Sometimes all you want is a comfortable seat on something other than a picnic table. A roof over your head, a thermostat-controlled environment, and indoor plumbing are also nice amenities. You’ll be comfortable from start to finish at these joints.
Freedmen’s Bar – On the northwest side of the UT campus, this bar and barbecue joint serves cocktails nearly as good as the brisket, beef ribs, and pulled pork. Seats within the bar are limited, but they are all cool and comfortable.
Lambert’s Downtown Barbecue* – There’s much more to the menu here than barbecue, but the coffee-rubbed brisket and crispy wild boar ribs will keep you from straying. You may need reservations for a group, but a spot at the bar will usually open up if dining alone. Don’t leave without trying the banana pudding.
Stiles Switch Brew & BBQ* – Beef ribs, homemade sausage, and incredible fatty brisket make this a great spot to eat barbecue. The big screens, great desserts, and good local beers on tap will make you want to linger.
Terry Black’s Barbecue – Unlike most of the great barbecue in the city, this one is on the south side. The beef ribs and brisket are hard to beat, and a big bonus is that they’re open daily for lunch and dinner.
OPEN ON MONDAY:
Your options start to dry up at the start of the week with many of the big names taking the day off. Here are some that help make Mondays bearable.
Rudy’s Country Store & Bar-B-Q – It’s the best statewide barbecue chain in Texas. The smoked meats won’t rival Franklin, but you probably won’t leave hungry either. With so few options on Monday, it’s hard to go wrong here with smoked turkey and creamed corn. The fatty brisket can also be a stunner at times.
Ruby’s BBQ – See below.
Terry Black’s Barbecue – See above.
Valentina’s Tex Mex BBQ – The homemade tortillas are so good, that it’s hard to not order the tacos here, but the smoked brisket and pulled pork are pretty incredible on their own. There are sandwiches too, but who needs a bun when those tortillas are an option? Open for breakfast everyday, but closed the first Monday of every month.
LATE NIGHT SMOKING:
Texas barbecue is traditionally a lunch time food, but you can get your fix after the sun goes down at these spots.
Freedmen’s Bar – See above. Open until 10:00 or until sold out.
Ruby’s BBQ – Open until 11:00 during the week and midnight during the weekends, you can get smoky brisket and a good St. Louis pork rib at this spot near the UT campus.

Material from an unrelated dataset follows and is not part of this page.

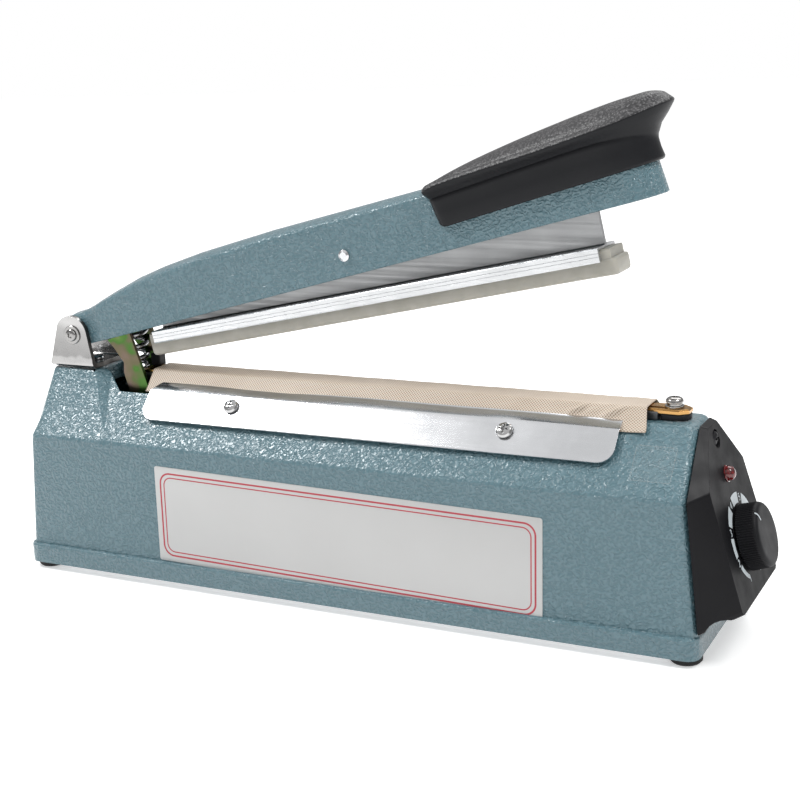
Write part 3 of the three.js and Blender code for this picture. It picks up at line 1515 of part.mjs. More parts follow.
// Transformer on the bottom plate: core with two windows, winding round the middle limb, strap
const plateTop = rimBase + plateThickness;
const coreBase = plateTop + seatGap;
function addTransformer() {
  const coreTop = coreBase + coreHeight;
  const middle = (coreBase + coreTop) / 2;
  const windowLength = (coreLength - limbWidth - 2 * yokeWidth) / 2;
  const windowHeight = coreHeight - 2 * yokeWidth;
  const offset = (limbWidth + windowLength) / 2;
  let core = solid(block(coreLength, coreStack, coreHeight, transformerPlace, 0, coreBase));
  for (const x of [transformerPlace - offset, transformerPlace + offset]) {
    core = core.subtract(solid(block(
      windowLength, coreStack + overrun, windowHeight,
      x, 0, coreBase + yokeWidth,
    )));
  }
  add('transformer_core', shell(core), steel);
  const build = Math.min(windingBuild, windowLength - 2 * slipGap);
  const windingOuter = rounded(
    rectangle(limbWidth + 2 * build, coreStack + 2 * build),
    build * 0.8,
  );
  const windingHole = rectangle(limbWidth + 2 * slipGap, coreStack + 2 * slipGap);
  const winding = raised(windingOuter, windowHeight - 2 * slipGap, [windingHole]);
  winding.translate(transformerPlace, 0, middle - windowHeight / 2 + slipGap);
  add('transformer_winding', winding, copper);
  const half = coreLength / 2 + seatGap;
  const strapTop = coreTop + seatGap;
  const strap = acrossY(points(
    [-half - strapSheet - strapFoot, coreBase],
    [-half, coreBase],
    [-half, strapTop],
    [half, strapTop],
    [half, coreBase],
    [half + strapSheet + strapFoot, coreBase],
    [half + strapSheet + strapFoot, coreBase + strapSheet],
    [half + strapSheet, coreBase + strapSheet],
    [half + strapSheet, strapTop + strapSheet],
    [-half - strapSheet, strapTop + strapSheet],
    [-half - strapSheet, coreBase + strapSheet],
    [-half - strapSheet - strapFoot, coreBase + strapSheet],
  ), strapWidth).translate(transformerPlace, 0, 0);
  add('transformer_strap', strap, steel);
}

function addBoard() {
  const plan = rectangle(boardLength, boardWidth).map((point) => point.add(boardCentre));
  add('timer_board', raised(plan, boardThickness).translate(0, 0, boardBottom), board);
  const top = boardBottom + boardThickness + seatGap;
  const relayPlace = boardCentre.x - boardLength / 4;
  add('relay', block(relayLength, relayWidth, relayHeight, relayPlace, 0, top), blue);
  const low = new THREE.Vector3(boardCentre.x + boardLength / 4, boardWidth / 5, top);
  const capacitor = rod(capacitorRadius, low, low.clone().setZ(top + capacitorHeight), roundSteps * 2 / 3);
  add('capacitor', capacitor, black);
}

// Microswitch behind the leg's foot, with a lever that the leg pushes as the arm closes
const leverPivot = new THREE.Vector3(rearEnd + leverPivotPlace, -leverOuter + leverWidth / 2, leverPivotHeight);
function addSwitch() {
  const inner = -leverOuter + leverWidth / 2 + switchWidth / 2;
  const outer = inner - switchWidth;
  const middle = (inner + outer) / 2;
  const bodyEnd = leverPivot.x + leverEye;
  let body = solid(block(
    switchLength, switchWidth, switchHeight,
    bodyEnd - switchLength / 2, middle, switchBase,
  ));
  const lugLow = switchBase + switchHeight;
  const lugs = block(
    2 * leverEye, switchWidth, leverPivot.z + leverEye - lugLow + seatGap,
    leverPivot.x, middle, lugLow - seatGap,
  );
  const lugGap = block(
    2 * leverEye + overrun, leverWidth + 2 * slipGap, leverEye * 3 + overrun,
    leverPivot.x, middle, leverPivot.z - leverEye - slipGap,
  );
  const axle = rod(
    leverPinRadius,
    leverPivot.clone().setY(inner - switchWidth * 0.1),
    leverPivot.clone().setY(outer + switchWidth * 0.1),
  );
  body = body.add(solid(lugs).subtract(solid(lugGap))).add(solid(axle));
  add('microswitch', shell(body), black);
  const eye = disc(leverEye - leverPinRadius * 0.2, roundSteps * 2 / 3);
  const hole = disc(leverPinRadius + slipGap, smallSteps);
  const ring = solid(acrossY(eye, leverWidth, [hole]));
  const blade = solid(block(
    leverThickness, leverWidth, leverLength - leverEye * 0.85,
    0, 0, leverEye * 0.85,
  ));
  const lever = shell(ring.add(blade));
  lever.rotateY(THREE.MathUtils.degToRad(leverLean)).translate(leverPivot.x, leverPivot.y, leverPivot.z);
  add('switch_lever', lever, steel);
  const sheetPlace = inner + seatGap;
  const bracketEnd = bodyEnd - leverEye * 2;
  const section = points(
    [sheetPlace, coreBase],
    [sheetPlace + switchBracketFoot, coreBase],
    [sheetPlace + switchBracketFoot, coreBase + switchBracketSheet],
    [sheetPlace + switchBracketSheet, coreBase + switchBracketSheet],
    [sheetPlace + switchBracketSheet, switchBase + switchHeight],
    [sheetPlace, switchBase + switchHeight],
  );
  add('switch_bracket', alongX(section, bodyEnd - switchLength, bracketEnd), steel);
}

add('housing', makeHousing(), paint);
add('bottom_plate', makeBottomPlate(), steel);
addFeet();
add('cord_gland', makeGland(), rubber);
add('hinge_bracket', makeBracket(), chrome);
addBracketScrews();
const hingePin = headedPin(pinRadius, pinHeadRadius, pinHeadHeight, bracketWidth + seatGap);
add('hinge_pin', aim(hingePin, sideways, new THREE.Vector3(pinPlace, 0, pinHeight)), chrome);
addArm();
add('return_spring', makeSpring(), chrome);
addBed();
addSidePlates();
addTerminals();
addPanelPieces();
addTransformer();
addBoard();
addSwitch();

// The frame's origin is under the middle of the whole
const whole = new THREE.Box3().setFromObject(assembly);
assembly.position.x = -(whole.min.x + whole.max.x) / 2;

const object = new THREE.Group();
object.add(assembly);
object.updateMatrixWorld(true);

export default object;
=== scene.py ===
import json
import math

import bmesh
import bpy
import numpy as np
from mathutils import Matrix, Vector


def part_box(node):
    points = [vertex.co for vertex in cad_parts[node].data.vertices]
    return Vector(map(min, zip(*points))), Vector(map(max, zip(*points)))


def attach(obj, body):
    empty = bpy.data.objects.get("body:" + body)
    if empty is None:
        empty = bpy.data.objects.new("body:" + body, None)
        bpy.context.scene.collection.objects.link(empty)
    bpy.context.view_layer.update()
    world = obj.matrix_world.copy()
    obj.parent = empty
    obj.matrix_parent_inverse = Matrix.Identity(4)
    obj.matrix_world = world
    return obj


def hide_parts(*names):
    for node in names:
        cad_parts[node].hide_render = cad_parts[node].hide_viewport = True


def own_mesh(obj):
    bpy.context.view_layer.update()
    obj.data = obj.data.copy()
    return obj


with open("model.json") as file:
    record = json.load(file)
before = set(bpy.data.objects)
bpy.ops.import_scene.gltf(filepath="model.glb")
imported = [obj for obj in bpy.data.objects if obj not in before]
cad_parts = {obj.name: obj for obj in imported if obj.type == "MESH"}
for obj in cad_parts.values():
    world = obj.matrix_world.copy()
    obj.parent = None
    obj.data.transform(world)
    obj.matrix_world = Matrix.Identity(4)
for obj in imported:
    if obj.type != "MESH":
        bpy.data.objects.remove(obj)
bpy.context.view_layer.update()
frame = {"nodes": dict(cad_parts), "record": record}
nodes = frame["nodes"]
record = frame["record"]
body_of_node = {
    node: body
    for body, members in record["behaviour"]["bodies"].items()
    for node in members
}
slot_of_node = {row["node"]: row["material_slot"] for row in record["subparts"]}

mm = 0.001

# Places, in millimetres

def box_of(node):
    """The lowest and highest corner of a solid."""
    return (np.array(corner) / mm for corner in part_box(node))


housing_low, housing_high = box_of("housing")
middle = (housing_low[0] + housing_high[0]) / 2
pin_place = np.array([middle - 131, 0, 101.3])
arm_turn = math.radians(14.7)
bar_turn = math.radians(11.6)


def places(origin, first, second, third):
    """Turns three measures into a place: origin + u * first + v * second + w * third."""
    first, second, third = (np.asarray(way, float) for way in (first, second, third))

    def place(u, v, w):
        u, v, w = np.broadcast_arrays(*(np.asarray(a, float) for a in (u, v, w)))
        return origin + u[..., None] * first + v[..., None] * second + w[..., None] * third

    return place


def rising(x, start, length):
    """0 up to the start, 1 from a length further on, straight between; a negative length runs the other way."""
    return np.clip((x - start) / length, 0, 1)


def quarter(steps):
    """Angles from 0 to a right angle."""
    return np.linspace(0, math.pi / 2, steps)


def polar(radius, turn):
    """The flat point at a radius and an angle."""
    return np.stack([radius * np.cos(turn), radius * np.sin(turn)], -1)


def ahead_of(line):
    """The unit direction of a line at each of its points."""
    ahead = np.gradient(line, axis=0)
    return ahead / np.linalg.norm(ahead, axis=1, keepdims=True)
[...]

Sam’s BBQ – On Friday and Saturday night you can get mutton ribs until 3:00 in the morning. You’re better off getting the brisket chopped and sauced rather than sliced. Expect the sausage to be spicy.

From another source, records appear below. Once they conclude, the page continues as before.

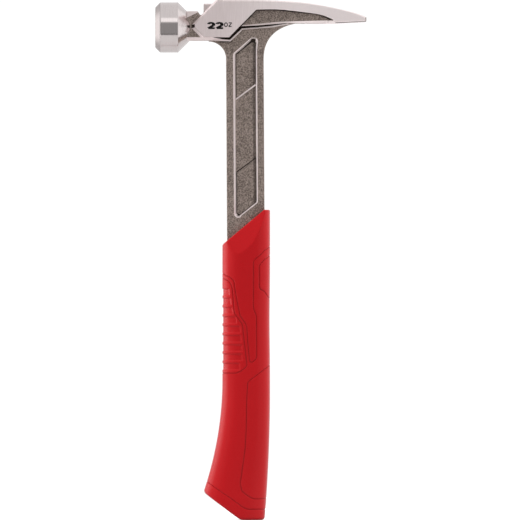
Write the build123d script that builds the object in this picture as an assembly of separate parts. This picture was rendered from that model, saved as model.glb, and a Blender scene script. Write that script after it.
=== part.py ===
"""Straight-claw framing hammer, forged in one piece, with a two-shot moulded grip.

Millimetres, +Z up. The origin is the centre of the striking face, which looks along -X.
The handle runs down -Z, and the hammer is symmetric about the plane Y = 0.
"""

import os
from math import radians, tan

from build123d import *

# Driving dimensions -------------------------------------------------------------------------
OVERALL_HEIGHT = 381.0
TOP_Z = 20.1                    # top of the head above the poll's axis
BUTT_Z = TOP_Z - OVERALL_HEIGHT

# Poll, the round striking end
POLL_R = 18.5
POLL_END_X = 16.7               # where its 45 degree cone starts
FACE_BEVEL = 3.7
FACE_EDGE_R = 1.5

# Neck, with the magnetic nail starter in its top
NECK_HALF_Y = 9.7
NECK_TOP_Z = 11.7
NECK_BOTTOM_Z = -9.7
NECK_TOP_BEVEL = [(23.9, 9.7, 7.3), (29.5, 9.7, 10.0), (23.9, 5.5, 11.7)]
NECK_BOTTOM_BEVEL = 2.2
NECK_FLAT_END_X = 31.0
NOTCH_START_X = 32.8
NOTCH_FLOOR_Z = 9.0
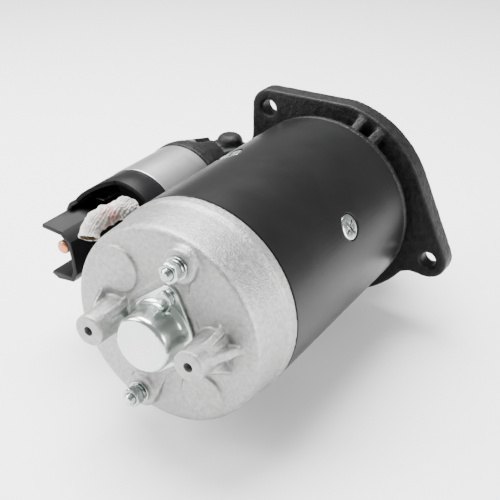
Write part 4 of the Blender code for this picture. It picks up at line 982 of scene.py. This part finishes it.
# %% Broken edges
for node, name, width, material, slot, body in (
    ("pinion", "drive_pinion", 0.35, STEEL, "steel", "pinion"),
    ("clutch_drive", "clutch_barrel", 0.5, STEEL, "steel", "drive"),
    ("shift_fork", "lever_fork", 0.4, STEEL, "steel", "fork"),
    ("solenoid_screw_1", "case_screw_1", 0.3, HARDWARE, "satin_zinc", "motor"),
    ("solenoid_screw_2", "case_screw_2", 0.3, HARDWARE, "satin_zinc", "motor"),
):
    done(rounded(copied(node, name), width, 2, 34), material, node, body)


# %% [markdown]
# ## Pieces that already have their true shape
#
# The pieces inside, and those small enough to be right as they are, keep their CAD meshes and only take a
# finish.

# %% Finishes for the CAD nodes that stay
FOUR = range(1, 5)
KEPT = {
    STEEL: ["armature_shaft", "clutch_rollers", "fork_pivot_pin", "plunger",
            "plunger_spring", "solenoid_core"] + [f"brush_spring_{n}" for n in FOUR],
    LAMINATION: ["armature_core"] + [f"pole_shoe_{n}" for n in FOUR],
    HARDWARE: ["brush_plate", "spade_terminal"],
    CAST: ["centre_bearing_plate"],
    COPPER: ["commutator", "contact_bridge"],
    WIRE: ["armature_winding", "solenoid_coil"],
    BRONZE: ["rear_bush", "nose_bush"],
    CARBON: [f"brush_{n}" for n in FOUR],
    RUBBER: ["lead_grommet"],
    TAPE: ["field_winding"],
}
for material, members in KEPT.items():
    for node in members:
        nodes[node].data.materials.clear()
        nodes[node].data.materials.append(material)
print(sum(len(members) for members in KEPT.values()), "CAD nodes keep their mesh")


# %% [markdown]
# ## Studio
#
# A pale floor, a bright even sky and a few large soft lamps, as for a catalogue picture.

# %% Floor and sky
bpy.ops.object.select_all(action="DESELECT")
bpy.ops.mesh.primitive_plane_add(size=8, location=(0, 0, -0.5 * MM))
floor = named("floor")
pale = bpy.data.materials.new("pale_floor")
pale.use_nodes = True
pale.node_tree.nodes["Principled BSDF"].inputs["Base Color"].default_value = (0.97, 0.97, 0.97, 1)
pale.node_tree.nodes["Principled BSDF"].inputs["Roughness"].default_value = 0.9
floor.data.materials.append(pale)

world = bpy.data.worlds.new("studio_sky")
bpy.context.scene.world = world
world.use_nodes = True
world.node_tree.nodes["Background"].inputs["Color"].default_value = (1, 1, 1, 1)
world.node_tree.nodes["Background"].inputs["Strength"].default_value = 0.5
print("sky:", world.name)

# %% [markdown]
# The largest lamp hangs almost straight above and lights the tops of the round pieces. A second one comes from
# the left behind the camera's shoulder for the cast face, and a weak one from the right lifts the dark side.

# %% Lamps
MIDDLE = Vector((0.0, 0.0, 0.07))


def lamp(name, place, size, watts):
    """A square soft lamp that looks at the motor's middle."""
    light = bpy.data.lights.new(name, "AREA")
    light.size = size
    light.energy = watts
    obj = bpy.data.objects.new(name, light)
    bpy.context.collection.objects.link(obj)
    obj.location = place
    obj.rotation_euler = (MIDDLE - obj.location).to_track_quat("-Z", "Y").to_euler()
    print(name, watts, "W")


lamp("top_softbox", (-0.25, 0.1, 1.0), 0.8, 46)
lamp("key_softbox", (-0.9, -0.7, 0.7), 0.6, 20)
lamp("right_softbox", (0.9, 0.1, 0.25), 0.5, 12)

# %% [markdown]
# The camera stands behind the motor, above the shaft's line and to its right, and looks down along the yoke.

# %% Camera
LOOKS_ALONG = Vector((-0.45994, 0.75321, -0.47024))
view = bpy.data.cameras.new("camera")
view.lens = 69.8
view.sensor_width = 36
view.clip_start = 0.01
camera = bpy.data.objects.new("camera", view)
bpy.context.collection.objects.link(camera)
camera.location = at(250.085, -361.114, 262.057)
camera.rotation_euler = LOOKS_ALONG.to_track_quat("-Z", "Y").to_euler()
bpy.context.scene.camera = camera
print("camera:", view.lens, "mm lens")

# %% [markdown]

# %% Finished
print("scene built")
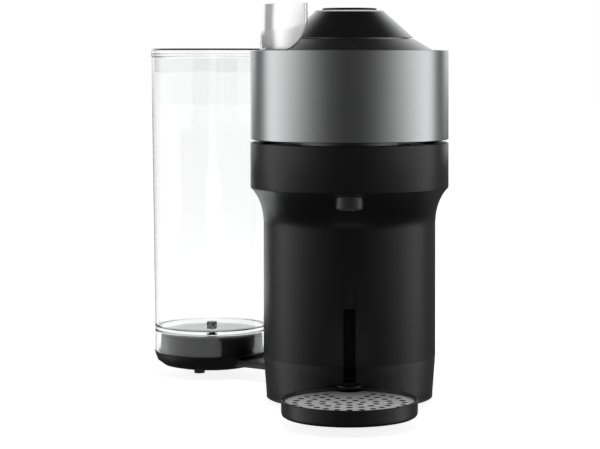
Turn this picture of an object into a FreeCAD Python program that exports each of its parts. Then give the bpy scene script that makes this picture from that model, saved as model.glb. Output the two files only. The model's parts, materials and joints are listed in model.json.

You can get in and out of these places where lines aren’t a big problem. It’s not that the barbecue’s bad, but not all of these are quite as popular as some of the big boys. It’s good barbecue without the wait.
Brown’s BBQ – For great smoked chicken and brisket that doesn’t get acclaim it deserves, this barbecue trailer parked along South Lamar in front of Corner Bar is worth seeking out.
Kerlin BBQ – This joint is right on the cusp of getting overrun. The word is out that the brisket and ribs are worth waiting for, but you won’t need to. Don’t miss the smoked corn.